I would try to disable NAT-T if you haven't done that already. I had seen similar scenarios where the rekey negotiation was stuck between Cisco and some other vendors, and it was fixed by disabling NAT-T.

Hi Aref:

 

Ok, interesting idea. In fact, the 4431 is on the internet so it has no requirement for NAT-t on its end but the remote sites are all behind Telco/ISP NAT gateways so obviously they require it.

 

How can I turn of NAT-T on the Cisco end but still have the Cisco accept NAT-T functionality from the Digis?

 

The other work-around I have been deploying is a small python ping routine I've put on the Digis to ping the internal interface of the 4431 that is only available if the IPSec tunnels are up. After bootup the script waits for 120 seconds so that the links can come up and the IPSec negotiated. If the tunnels are up, the pings are successful and the script does nothing and goes to sleep for 30 seconds. If 4 sequential pings fail (~45 seconds each apart as the ping timeout is ~10-15 seconds) then the Digi router reboots. This has been working but of course there will be 5 minutes data gaps but it beats having to SMS the routers individually to command a reboot.

 

Your suggested solution sounds intriguing so I'd like to try it.

 

Cheers,

John

Hi John. If the remote devices are behind a NAT device, then we need to keep NAT-T enabled, otherwise it won't work at all.

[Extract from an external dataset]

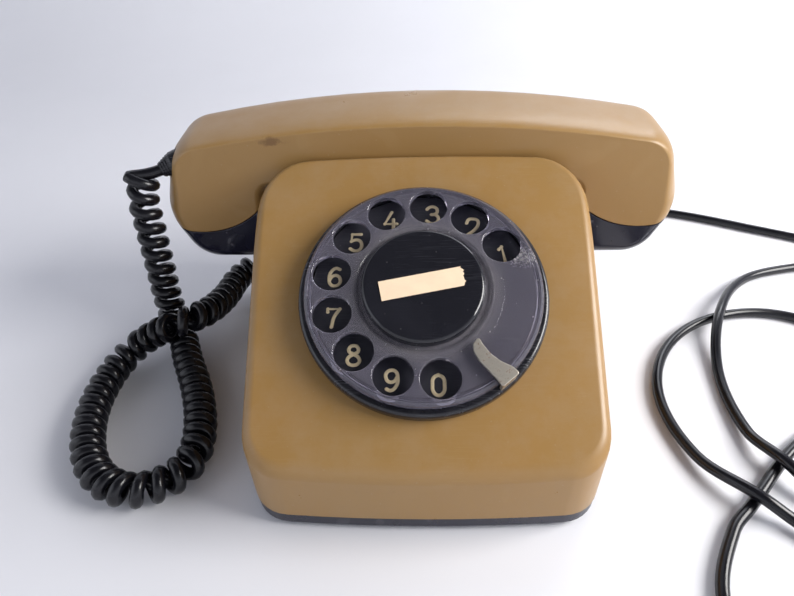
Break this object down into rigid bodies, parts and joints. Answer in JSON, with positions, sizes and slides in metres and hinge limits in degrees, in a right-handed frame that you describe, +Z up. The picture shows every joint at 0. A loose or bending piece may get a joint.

I was going through this thread again, and I've noticed this from the output you posted previously:

Interface: GigabitEthernet0/0/0
Profile: SOIprofile
Session status: UP-ACTIVE
Peer: 171.76.141.249 port 4609
Session ID: 42925
IKEv2 SA: local 103.205.244.106/4500 remote 171.76.141.249/4609 Active
Session ID: 47085
IKEv2 SA: local 103.205.244.106/4500 remote 171.76.141.249/4609 Active
IPSEC FLOW: permit ip host 1.1.1.10 host 2.2.2.10
Active SAs: 2, origin: dynamic crypto map

Not sure why it shows port 4609 instead of port 4500, any idea? not sure if this is the case with all the other tunnels or not. As far as I know, when NAT-T is in use, both the source and the destination port should be 4500/udp.